At any point of their life cycle living organisms, from single cell organisms to highly developed mammals, possess the necessary information for maintaining their vital processes.

Explanations are only useful if they are aimed at phenomena caused by biological systems which process meaningless or wrong information pathogenically.


If we look at the different hypotheses on the phenomenon of bioenergetic information, it is immediately obvious that a immaterial overall regulatory system is without exception assumed as information carrier. In order to describe such regulatory systems more carefully, all known models fall back on the concept of a physical field, e. g. quantum field, vital field, morphogenetic field, etc.

Of course it is possible that overall regulatory systems exist in the form of energetic fields. However, verification is impossible according to the criteria for deciding or analysing described above, since none of the theories explain how these fields influence or control vital biochemical processes. I. e. the initial step of manipulation or change of such a field is far removed from a verifiable effect on the material base of an organism.

Consider the following example: The effect of external but very weak electromagnetic fields on melatonin excretion were proven several times with animal experiments (mice).

The observed effect, i. e. the change of melatonin concentration in the blood of the experimental animals, is far from a possible primary interaction between an electromagnetic field and living organisms. The question of how the first step of an interaction takes place has not been solved even partially by the so called established sciences.

This is one reason for the extremely divergent opinions on the question whether electrosmog exists at all, and if it does, whether living organisms may be harmed by it. Recently these shortcomings were pointed out in important reviews (1, 2) in renowned scientific journals.

As long as there is no theory on the subject of bioenergetic information which makes statements on all intermediate steps from the regulatory system up to biochemical changes, a discussion taking scientific assumptions into account is not very helpful.

Therefore investigations are necessary to clearly explain the first step of interaction between a living organism and biogenic information carrying electromagnetic fields.
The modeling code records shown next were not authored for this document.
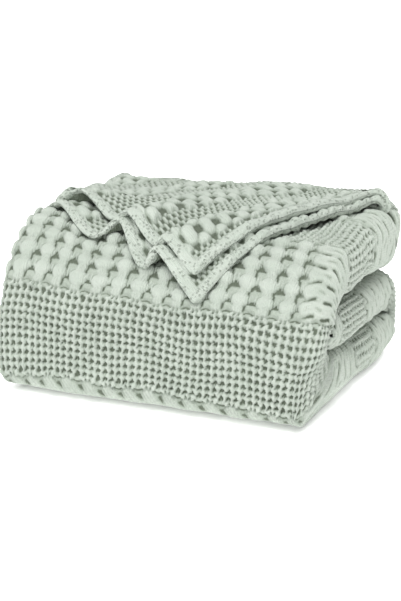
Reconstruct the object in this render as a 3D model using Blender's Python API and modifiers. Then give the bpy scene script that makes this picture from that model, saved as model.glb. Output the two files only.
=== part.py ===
"""A waffle weave cotton blanket, folded into a block with one corner of its top layers turned out.

The blanket is one sheet. It is first folded three times lengthwise into a strip of eight layers: its folds
nest inside each other on the right, and its two free side edges lie together on the left. The strip is then
rolled up: inner end, back fold, bottom, front wrap, top, back fold. After the last fold only the two layers
with the free edges run on, as a flap that lies askew over the top and the front, with a wavy side hem.

Metres, +Z up, front at -Y. The origin is the middle of the resting face.
"""

import bmesh
import bpy
import numpy as np

# ---- Driving dimensions ----
WIDTH = 0.415  # left to right, over the folds
DEPTH = 0.345  # front to back, over the folds
CLOTH = 0.003  # thickness of the cloth
LAYERS = 8  # layers in the lengthwise-folded strip

# Heights of the layers' middle surfaces where the strips meet: at the front and at the back
SEAM_LOW = (0.084, 0.056)  # between the bottom and the middle strip
SEAM_HIGH = (0.140, 0.110)  # between the middle and the top strip
TOP = (0.206, 0.171)  # the top strip's upper layer
STRIP_GAP = 0.0064  # between the middle surfaces of neighbouring strips

RIGHT_BULGE = 0.031  # how far the nested folds swell out to the right
LEFT_BULGE = 0.013  # how far the paired folds swell out to the left
BACK_BULGE = 0.040  # how far the back folds swell out
WRAP = 0.044  # the eight layers where they wrap the front
FLAP_STACK = 0.038  # the eight layers where the last strip leaves the back fold
FRONT_ROUND_LOW = (0.040, 0.018)  # depth and height of the front's lower rounding
FRONT_ROUND_HIGH = (0.118, 0.150)  # depth and height of the front's upper rounding
INNER_NOSE = 0.046  # how far the wrap's innermost layer runs ahead of the middle strip
INNER_END_GAP = 0.018  # from the nose of that layer to the strip's inner end
INNER_END_PINCH = 0.010  # how much the inner end is pressed flat, above and below

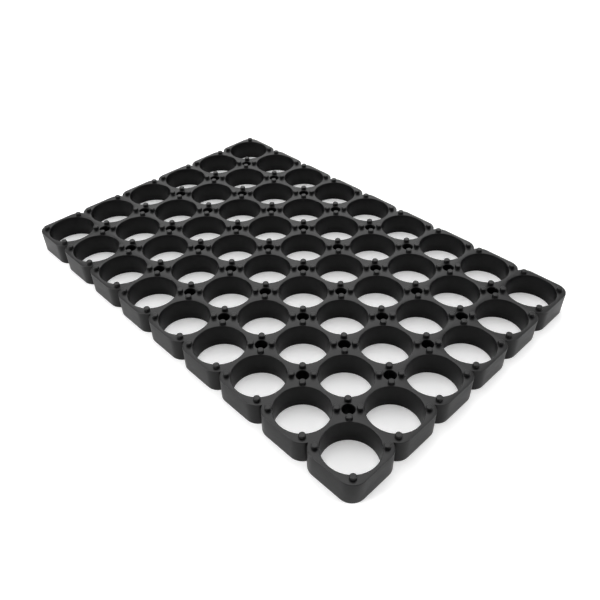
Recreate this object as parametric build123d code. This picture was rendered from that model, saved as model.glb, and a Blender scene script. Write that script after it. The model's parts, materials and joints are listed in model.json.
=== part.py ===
from build123d import *
from math import atan2, degrees, sqrt
import os

# Battery cell holder bracket: one moulded plastic grid that spaces round cells
# side by side at one end of a pack.  It lies flat, 6 cells wide along X and
# 9 cells long along Y, with the cells standing in it along Z.
# All lengths are millimetres; the origin is the centre of the underside.

# --- the grid of cells -------------------------------------------------------
columns = 6                 # cells along X
rows = 9                    # cells along Y
bore_diameter = 18.6        # an 18 mm cell in its wrap slides through
wall = 1.6                  # narrowest wall, between two bores and on the rim
body_height = 9.0           # how much of each cell the bracket holds
corner_radius = 6.0         # rounding of the corners on the rim
hole_sides = 8              # facets round the small hole between four cells

# --- the locating pins on the top face ---------------------------------------
pins_per_cell = 4           # one towards each corner of the cell's square
pin_sides = 8               # facets round a pin
pin_base = 2.4              # across the facets at the foot
pin_top = 2.0               # across the facets at the tip
pin_height = 1.3
pin_to_bore = 0.1           # land left between a pin and the rim of its bore
pin_to_hole = 0.3           # land left between a pin and the hole behind it

# --- worked out from those ---------------------------------------------------
cell_pitch = bore_diameter + wall
cell_side = bore_diameter + 2 * wall
pin_ring = bore_diameter / 2 + pin_to_bore + pin_base / 2
hole_inner = cell_pitch / sqrt(2) - pin_ring - pin_base / 2 - pin_to_hole


def cell_places():
    """Centres of all the cells, seen from above."""
    return GridLocations(cell_pitch, cell_pitch, columns, rows)


def facetted_disc(radius, sides, mode=Mode.ADD):
    """A round outline made of flats, each at `radius` from the centre."""
    return RegularPolygon(radius, sides, major_radius=False, rotation=180 / sides, mode=mode)


def wall_plan():
    """Plan of the body: a rounded square round each bore, and holes between.

    Neighbouring squares overlap by one wall.  Their rounded corners leave a
    notch between two cells on the rim.  Inside, the slab fills the corners up,
    but for a small hole wherever four cells meet, a flat of it turned to each
    of the four pins around it.
    """
    slab_width = (columns - 1) * cell_pitch
    slab_length = (rows - 1) * cell_pitch
    with BuildSketch() as plan:
        with cell_places():
            RectangleRounded(cell_side, cell_side, corner_radius)
        Rectangle(slab_width, slab_length)
        with cell_places():
            Circle(bore_diameter / 2, mode=Mode.SUBTRACT)
        with GridLocations(cell_pitch, cell_pitch, columns - 1, rows - 1):
            facetted_disc(hole_inner, hole_sides, Mode.SUBTRACT)
    return plan.sketch


def locating_pin():
    """One pin, tapered so that it leaves its mould, a flat turned to the bore."""
    taper = degrees(atan2((pin_base - pin_top) / 2, pin_height))
    with BuildPart() as pin:
        with BuildSketch(Plane.XY.offset(body_height)):
            facetted_disc(pin_base / 2, pin_sides)
        extrude(amount=pin_height, taper=taper)
    return pin.part


def cell_holder():
    """The bracket: the walls, with the pins round the top of every bore."""
    pin = locating_pin()
    with BuildPart() as holder:
        add(extrude(wall_plan(), amount=body_height))
        with cell_places():
            with PolarLocations(pin_ring, pins_per_cell, start_angle=45):
                add(pin)
    return holder.part


os.makedirs("parts", exist_ok=True)
export_step(cell_holder(), "parts/cell_holder.step")
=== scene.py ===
import json
import math

import bpy
import numpy as np
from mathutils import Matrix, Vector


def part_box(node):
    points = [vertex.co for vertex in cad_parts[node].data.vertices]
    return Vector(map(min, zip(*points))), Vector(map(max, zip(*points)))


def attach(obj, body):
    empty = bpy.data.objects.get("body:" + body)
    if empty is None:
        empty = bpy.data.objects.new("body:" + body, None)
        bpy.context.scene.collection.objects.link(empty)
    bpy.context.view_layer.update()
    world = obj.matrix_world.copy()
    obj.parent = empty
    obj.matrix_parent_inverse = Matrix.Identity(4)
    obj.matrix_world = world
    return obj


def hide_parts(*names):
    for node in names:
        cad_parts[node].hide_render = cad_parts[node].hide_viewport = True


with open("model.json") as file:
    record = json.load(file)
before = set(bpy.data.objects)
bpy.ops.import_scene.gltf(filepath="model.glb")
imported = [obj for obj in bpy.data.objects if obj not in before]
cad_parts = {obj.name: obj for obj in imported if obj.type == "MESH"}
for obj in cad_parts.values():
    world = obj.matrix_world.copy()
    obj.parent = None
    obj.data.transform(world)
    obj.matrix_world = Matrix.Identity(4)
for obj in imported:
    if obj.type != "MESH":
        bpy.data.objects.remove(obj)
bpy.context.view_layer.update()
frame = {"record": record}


# ---------------------------------------------------------------------------
# The grid.  The bracket is one injection moulding in black ABS.  Every cell of
# its grid is the same square ring round a through bore, so the walls are worked
# out for one cell and set down at each bore that the frame states.
# ---------------------------------------------------------------------------
MM = 0.001
bores = [m for m in frame["record"]["mounts"] if m["kind"] == "bore"]
cell_centres = np.array([m["pos_m"][:2] for m in bores])
bore_radius = bores[0]["dims"]["r_mm"] * MM
body_height = bores[0]["dims"]["length_mm"] * MM
half_pitch = np.diff(np.unique(cell_centres[:, 0].round(6))).min() / 2
rim_inset = 0.3 * MM            # how far the rim's flats lie inside the solid's
rim_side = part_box("cell_holder")[1][0] - rim_inset
half_rim = rim_side - cell_centres[:, 0].max()      # from a bore's axis to the rim's flat
corner_radius = 5.0 * MM        # rounding of the corners on the rim
hole_radius = 2.2 * MM          # the small hole where four cells meet
edge_radius = 0.2 * MM          # what the tool leaves on each moulded edge

flat_end = half_rim - corner_radius
notch_start = math.acos((half_pitch - flat_end) / corner_radius)
notch_floor = flat_end + corner_radius * math.sin(notch_start)


def along_side(distance, length, spans):
    """Points on a straight side, from its middle, at even steps of the polar angle."""
    rise = distance * np.tan(np.linspace(0, math.atan2(length, distance), spans + 1))
    return np.stack([np.full(spans + 1, distance), rise], axis=1)


def half_side(joined, corner_joined):
    """Outline of a cell from the middle of its +X side to its 45 degree corner.

    joined says whether a cell stands on +X, and corner_joined whether one stands
    on the side round the corner.  The corner is an arc of corner_radius about
    (flat_end, flat_end).  Between four cells it is an eighth of the small hole
    instead, whose centre is half a pitch away both ways.  Returns 11 points, the
    outward direction at each, and for each of the 10 spans whether a wall stands
    on it: a shared side has none.
    """
    if not joined:
        angles = np.linspace(0, math.pi / 4, 7)[1:]
        side = along_side(half_rim, flat_end, 4)
        side_out = np.tile([1.0, 0.0], (5, 1))
    elif corner_joined:
        angles = np.linspace(-math.pi / 2, -math.pi * 3 / 4, 4)
        side = along_side(half_pitch, half_pitch - hole_radius, 7)[:-1]
        side_out = np.zeros((7, 2))
    else:
        angles = np.linspace(notch_start, math.pi / 4, 4)[1:]
        side = along_side(half_pitch, notch_floor, 7)
        side_out = np.zeros((8, 2))
        side_out[-1] = [0.0, 1 / math.sin(notch_start)]
    arc_out = np.stack([np.cos(angles), np.sin(angles)], axis=1)
    if joined and corner_joined:
        arc = half_pitch + hole_radius * arc_out
        arc_out = -arc_out
    else:
        arc = flat_end + corner_radius * arc_out
    walls = np.arange(10) >= (7 if joined else 0)
    return np.concatenate([side, arc]), np.concatenate([side_out, arc_out]), walls


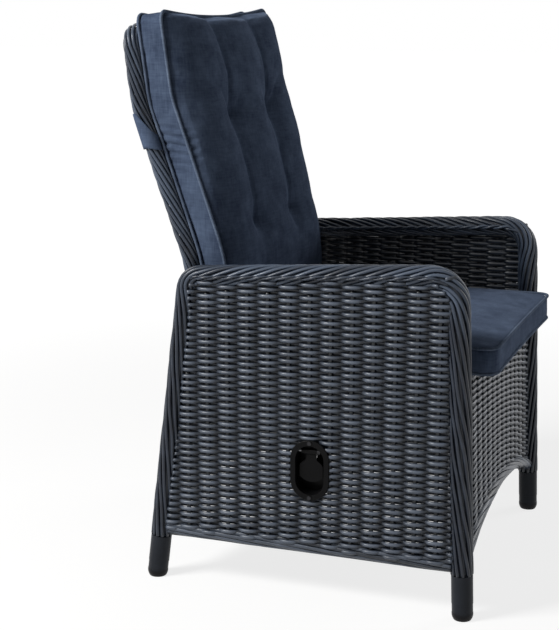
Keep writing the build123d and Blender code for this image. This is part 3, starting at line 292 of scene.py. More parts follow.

Questions like the following should be answered:

  • Which structural and biochemical changes occur when an organism interacts with a purely electrostatic field or a purely magnetic field?
  • Can a primary effect only be observed when electromagnetic alternating fields are involved?

Further, i. e. more complex interrelations between energetic regulatory systems and biochemical processes in living organisms can only be cleared up when questions like the above have been answered clearly and underpinned by experimental duplication.

My suggestion is therefore:

Work on the basics of the interrelation between electromagnetic fields and living organisms first. Depending on the results, an underpinned and logical model of bioenergetic information systems will result automatically.

If there is enough time left I will demonstrate that this is possible by using a practical example.


1. Repacholi, Michael H. and B. Greenebaum. Interaction of static and extremely low frequency electric and magnetic fields with living systems: Health effects and research needs. Bioelectromagnetics, volume 20 issue 3 (1999), pp. 133—160.
2. Brent, Robert L. Reproductive and teratologic effects of low frequency electromagnetic fields: A review of in vivo and in vitro studies using animal models. Teratology volume 59 issue 4 (1999), pp. 261-289.